By the end of the twentieth century, the lighthouse tower appeared to be in good condition, but a close inspection found that serious problems once again existed. Despite the tower having been well-built, exposure to the salt air had caused metal beams, installed to support a landing beneath the lantern room, to rust. Roughly 3,000 bricks, old glass block windows, and the rusted beams were replaced, along with the roof of the 1801 keeper’s house. The repairs were concluded in August 2000.

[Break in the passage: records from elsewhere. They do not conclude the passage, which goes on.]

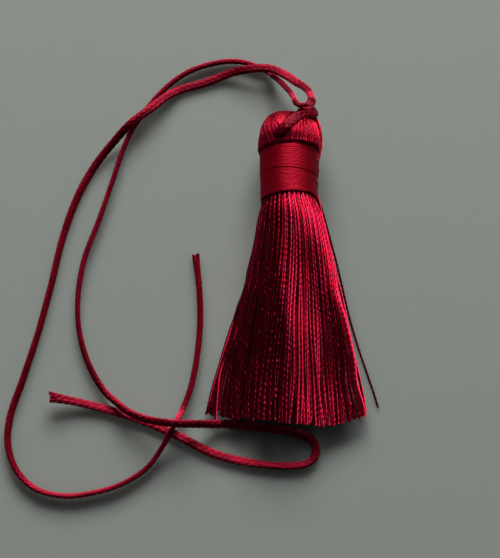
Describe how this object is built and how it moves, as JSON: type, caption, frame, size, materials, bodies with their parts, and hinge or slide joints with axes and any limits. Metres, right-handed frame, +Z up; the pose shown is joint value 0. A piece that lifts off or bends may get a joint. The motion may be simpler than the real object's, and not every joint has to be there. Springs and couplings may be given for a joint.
{
  "type": "silk tassel",
  "caption": "Silk tassel lying flat: a folded skein of twisted yarn, bound at the neck, with a spread skirt and a knotted braided cord whose two tails lie loose beside it.",
  "frame": {"origin": "centre of the tassel's own footprint, head, knot, binding and skirt together, on the surface that it lies on; the free cord tails and the strayed yarn aren't counted", "axes": "+Y along the tassel from the cut ends of the skirt to the head, +Z up from the surface, +X to the right when the tassel is seen from above with its head away from the viewer"},
  "size_m": [0.0689, 0.0885, 0.0119],
  "materials": {
    "silk_yarn": "lustrous two-ply twisted silk yarn",
    "binding_thread": "fine silk thread wound side by side, satin sheen",
    "silk_braid": "flat braided silk cord, soft sheen"
  },
  "bodies": {
    "root": {"hank": "silk_yarn", "stray_yarn": "silk_yarn", "band": "binding_thread", "cord_knot": "silk_braid", "tail_outer": "silk_braid", "tail_inner": "silk_braid"}
  },
  "joints": []
}
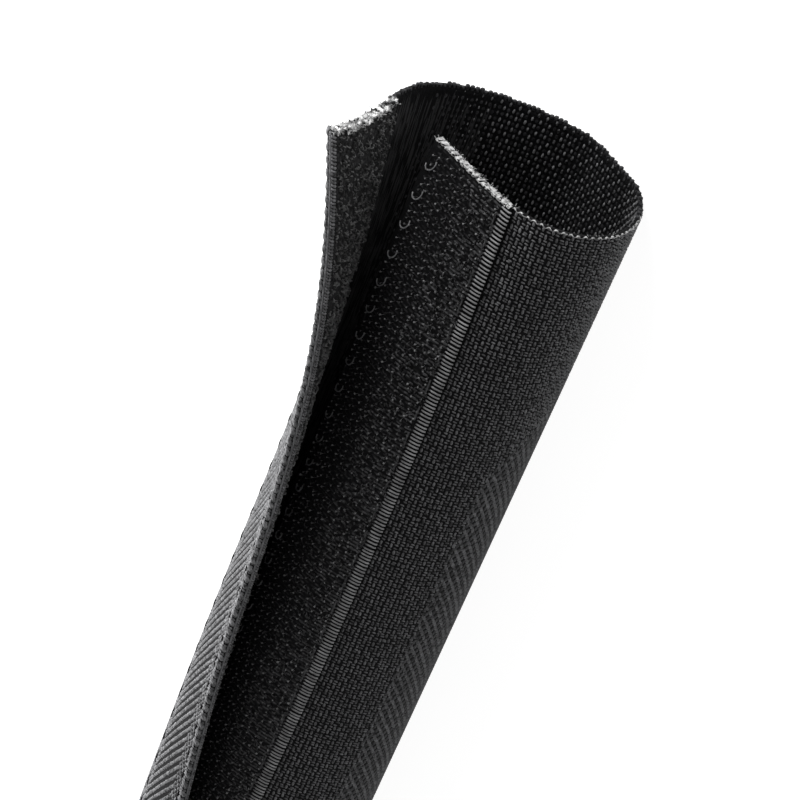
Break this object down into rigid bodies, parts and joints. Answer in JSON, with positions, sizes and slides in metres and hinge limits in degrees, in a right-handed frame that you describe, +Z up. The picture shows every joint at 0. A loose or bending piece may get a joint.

Head Keepers: James Day (1801 – 1805), George Day (1805 – 1850), William Dade (1850 – 1853), Dominicus Pool (1853 – 1861), Nathaniel Parsons (1861 – 1866), Octavius Phipps (1866 – 1871), Mary Phipps (1871), Arthur G. Moore (1871 – 1872), Dennison Hooper (1872 – 1894), John W. Davis (1894 – 1931), Thomas C. Carew (1931 – 1936), Per F. Tornberg (1936 – at least 1944), Francis R. Macy (at least 1946 – at least 1950), Howard A. Ball (at least 1951 – at least 1953), William C. Dawe (at least 1955), Roy S. Pittsley (at least 1955 – 1963), Francis S. Davis (1963 – at least 1964), Armand E. Houde (1965 – 1967), Clifford D. Tuggle (at least 1968 – at least 1971), James Deo (1972 – 1974).

References

  1. The Lighthouses of New England, Edward Rowe Snow, 2005.
  2. The Lighthouses of Massachusetts, Jeremy D’Entremont, 2007.
  3. Annual Report of the Light House Board, various years.
  4. :History of Annisquam Harbor Light Station, Massachusetts,” Eldridge, United States Coast Guard Historical Section, (1951 October).
  5. “Lighthouse, camera, action,” Gloucester Daily Times, Kristen Grieco. October 9, 2007.
  6. “Vintage ad is vital to lighthouse history,” Timothy Harrison, Lighthouse Digest, February 2005.
  7. “Salute to the Coast Guard: Annisquam Light Back in Shape,” Jeremy D’Entremont, Lighthouse Digest, September 2000.